15 Since I was sure of this, I wanted to come to you first, so that you might have a double favor; 16 I wanted to visit you on my way to Macedonia, and to come back to you from Macedonia and have you send me on to Judea. 17 Was I vacillating when I wanted to do this? Do I make my plans according to ordinary human standards, ready to say "Yes, yes" and "No, no" at the same time? 18 As surely as God is faithful, our word to you has not been "Yes and No." 19 For the Son of God, Jesus Christ, whom we proclaimed among you, Silvanus and Timothy and I, was not "Yes and No"; but in him it is always "Yes." 20 For in him every one of God's promises is a "Yes." For this reason it is through him that we say the "Amen," to the glory of God.
21 But it is God who establishes us with you in Christ and has anointed us, 22 by putting his seal on us and giving us his Spirit in our hearts as a first installment. 23 But I call on God as witness against me: it was to spare you that I did not come again to Corinth. 24 I do not mean to imply that we lord it over your faith; rather, we are workers with you for your joy, because you stand firm in the faith.
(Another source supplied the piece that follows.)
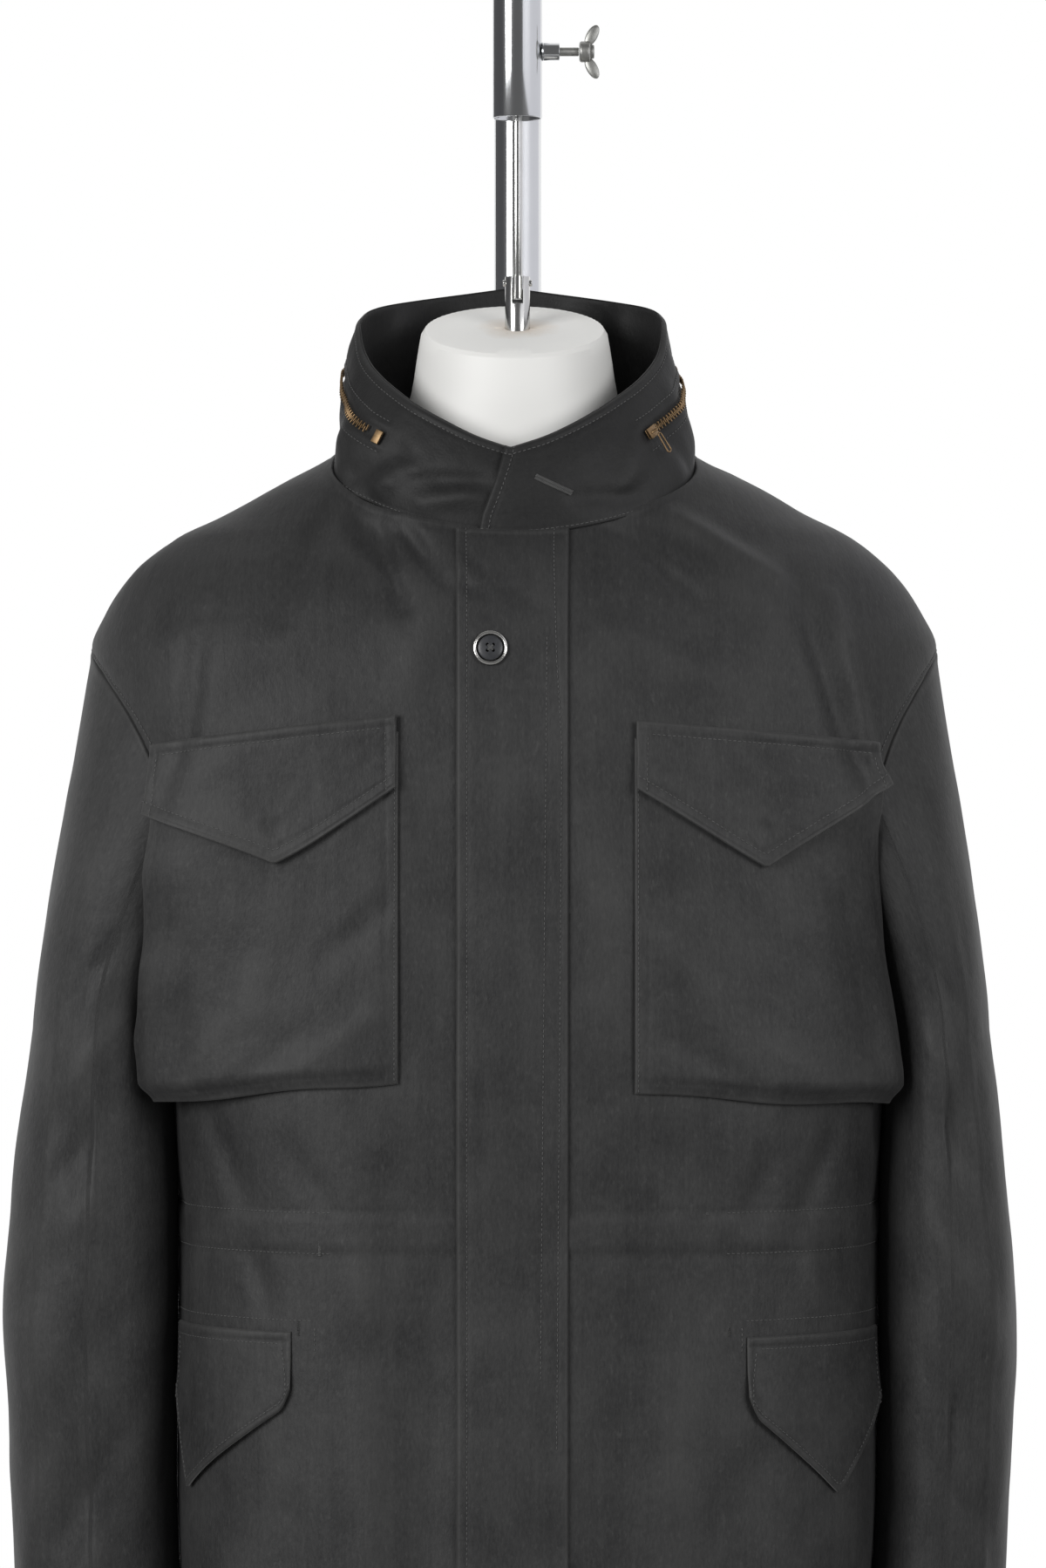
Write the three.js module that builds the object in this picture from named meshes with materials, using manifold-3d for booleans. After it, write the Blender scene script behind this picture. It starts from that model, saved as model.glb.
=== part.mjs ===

Version: New Revised Standard Version
- Paul and Timothy are writing (v.1) to the Corinthian church and to other churches in Achaia (southern Greece). Thus this letter is not intended solely for Corinth.
- God comforts us in our sufferings (vv.3-5).
- This is vital, because nowhere else does Paul share so much about his personal afflictions as in 2 Corinthians.
- His leadership has been challenged, and his "defense" (esp. in chapter 11) is his suffering -- the mark of true leadership.
- Paul's suffering has been overwhelming (vv.6-11).
- We are not told what affliction brought him to such despair in Asia (v.8).
- Yet there is another purpose in this (besides his ability to comfort those who are suffering). He has been driven to depend wholly on God.
- He wishes to visit the Corinthians again (v.15ff; see 13:1).
- Yet he had been forced to modify his plans, for which some Corinthians accused him of insincerity!
- Paul eventually decided not to visit Corinth (at that time) in order to spare them (v.23). He knew he would be dealing very sternly with their sin. See also 12:20-21.
- He assures them of his full integrity.
- Moreover, his integrity is consistent with his apostolic commission ("anointing"). The Corinthians share in this solid commission, as they too were sealed with the Spirit of God (vv.21-22).
- Paul does not lord it over the Corinthians or look down on them in any way (v.24).
- He considers them to be fellow workers. (See also 6:1.)
- In fact, despite their many problems, he considers them to be standing firm in the faith.
- This epistle was penned a couple of years after 1 Corinthians.
- 2 Corinthians is at least Paul's fourth letter to this community.
- 1 Corinthians 5:9 indicates an earlier, non-canonical epistle.
- 1 Corinthians would then be a second letter.
- 2 Corinthians 7:8 indicates an intermediate letter, also non-canonical.
- 2 Corinthians would then be the fourth letter.
- If verse 13 gives insight into how Paul wrote his letters, we realize that:
- He did not talk over his readers' heads.
- There is nothing "spiritual" about trying to impress others with our knowledge. (See also 1 Corinthians 2:1ff.)
- Even if some passages are opaque to us, they would not have been so to the original readers. (See also 2 Peter 3:14-16. Here, although Peter concedes that Paul's writings contain some difficult parts, nevertheless they are inspired, and misinterpreted only by the spiritually unstable.)
- Paul genuinely loved the Corinthians (v.14; see also 11:11; 12:15).
- Click for more on the meaning of "amen" (v.20).
- The "seal" (v.22) was interpreted by the early church fathers as referring to baptism. See the helpful article by Everett Ferguson.
- Do I freely share my sufferings with others, in order to comfort them? Or do I miss the opportunity?
- When I make plans, do I vacillate, or do I stand firm? And when circumstances overrule my plans, do I become insecure, or do I accept what God has allowed to happen in my life?
- If I am a leader, do I view those I serve as good-hearted and faithful Christians, or do my leadership and teaching contain an undercurrent of mistrust or condescension?